Por mais cruel que possa ter sido, um assassino merece ser assassinado? A nova versão da obra para o cinema explora um território delicado
Kenneth Branagh dirige e atua como o quase mítico detetive Hercule Poirot no filme “Assassinato no Expresso do Oriente”, lançado neste ano como “mais que apenas mais uma” adaptação de um dos livros mais famosos de Agatha Christie.
Publicado em 1934, o livro que foi parar nas telas em 1974 pelas mãos de Sidney Lumet contou ainda com outras montagens para a televisão em décadas seguintes, antes da chegada desta adaptação de 2017.
A versão cinematográfica de 1974, aliás, costuma ser apontada como a mais bem-sucedida dentre todas as adaptações de qualquer obra de Agatha Christie para as telas em todos os tempos. Muitos espectadores conheceram as histórias da “Rainha do Crime” graças ao sucesso desse filme, que, de quebra, inspirou outra superprodução da época também baseada em um livro da prolífica escritora britânica: “Morte no Nilo”.

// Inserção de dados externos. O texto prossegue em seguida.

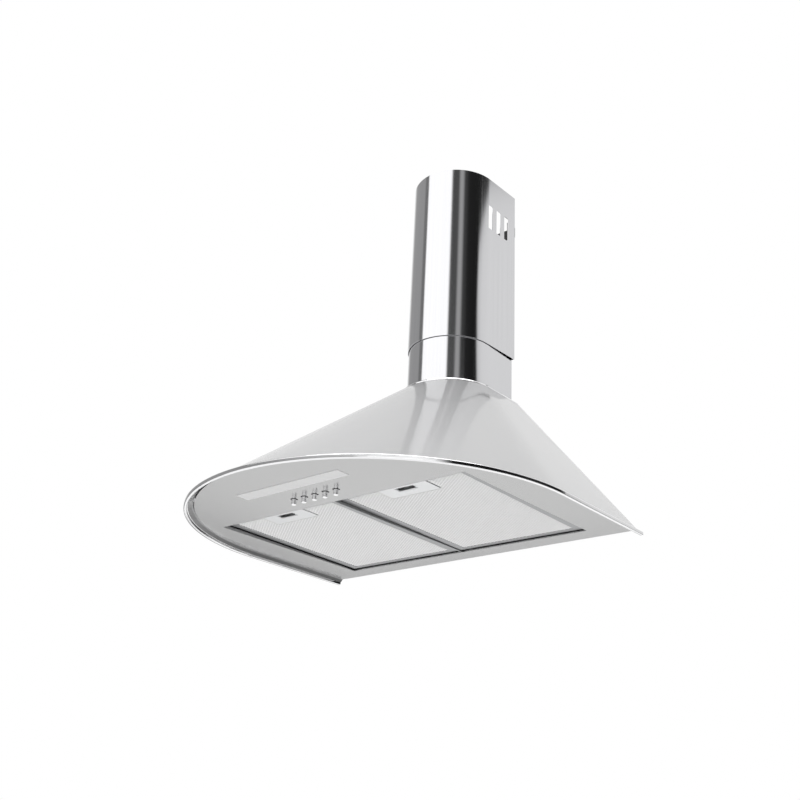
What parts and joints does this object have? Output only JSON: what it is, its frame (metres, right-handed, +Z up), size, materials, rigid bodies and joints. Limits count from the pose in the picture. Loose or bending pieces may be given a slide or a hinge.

De fato, houve notável empenho para que a versão de 1974 fosse mesmo grandiosa: o diretor, Sidney Lumet, contava com bastante prestígio; seu elenco trouxe astros e estrelas do porte de Sean Connery, Lauren Bacall e Ingrid Bergman – que “aproveitou” para ganhar um Oscar; a produção foi tão esmerada que alguns até a criticaram pelo “esforço de evidenciar que foi investido muito dinheiro” na ambientação e nos detalhes visuais…
No entanto, o destaque mais relevante da versão 1974 de “Assassinato no Expresso do Oriente” talvez seja o fato de se tratar de um exemplo raro de adaptação fiel à letra e também ao espírito da obra original. O filme fez poucas mudanças na trama de Agatha Christie, inclusive no tocante ao ritmo: justamente por isso, a película de Sidney Lumet parece “pouco cinematográfica”, já que, assim como no livro, se estrutura sobre uma sucessão de interrogatórios que culminam na “falsa disjuntiva” proposta como resolução pelo detetive Poirot depois de desvendar o complexo assassinato ocorrido a bordo de um trem em que as coisas (e as pessoas) nem sempre são o que parecem ser.
O filme de Lumet se tornou tão clássico que até a caracterização que Albert Finney fez do famoso detetive se tornou “catedrática”: a partir de então, Poirot foi do jeito que Finney o “confeccionou”.
Lançar uma nova versão dessa obra, dados os antecedentes, era uma tarefa bastante ousada.
Mas a mais recente versão para o cinema merece certamente uma oportunidade. Além do capricho visual, ela propõe outra leitura dos ingredientes morais envolvidos na resposta ao mistério que fez daquela viagem de trem a mais ilustre de toda a literatura policial.
E isto é quase uma unanimidade: o final de “Assassinato no Expresso do Oriente” é um dos mais notáveis e instigantes da história desse estilo literário.
A resolução do assassinato já colocava o leitor da obra original diante de uma espécie de limbo jurídico e moral. O novo filme leva o espectador a explorar um pouco mais esse dilema. Para começar: pode um crime ser “resolvido” no meio da neve sem que a sociedade jamais venha a ficar ciente de que esse crime um dia aconteceu?
A decisão que Poirot precisa tomar vai além do âmbito pragmático: ela envolve conceitos éticos delicados que tentam se equilibrar na linha tênue entre a justiça e a vingança, entre a razão e a emoção, entre o fim e os meios.
É digno de nota que a nova versão cinematográfica deste clássico policial chegue às telas numa época tão caracterizada pela dúvida moral permanente.
A pergunta de fundo, em si mesma, não é nova: é uma provocação aguda e sempre atual que tem relação direta com os conceitos envolvidos na discussão sobre a pena de morte, por exemplo. Por mais cruel que possa ter sido, um assassino merece ser assassinado?
Poirot não consegue fechar esse debate. Mas as suas dúvidas podem ser uma boa contribuição à continuidade desta discussão sempre rodeada de muita polêmica social.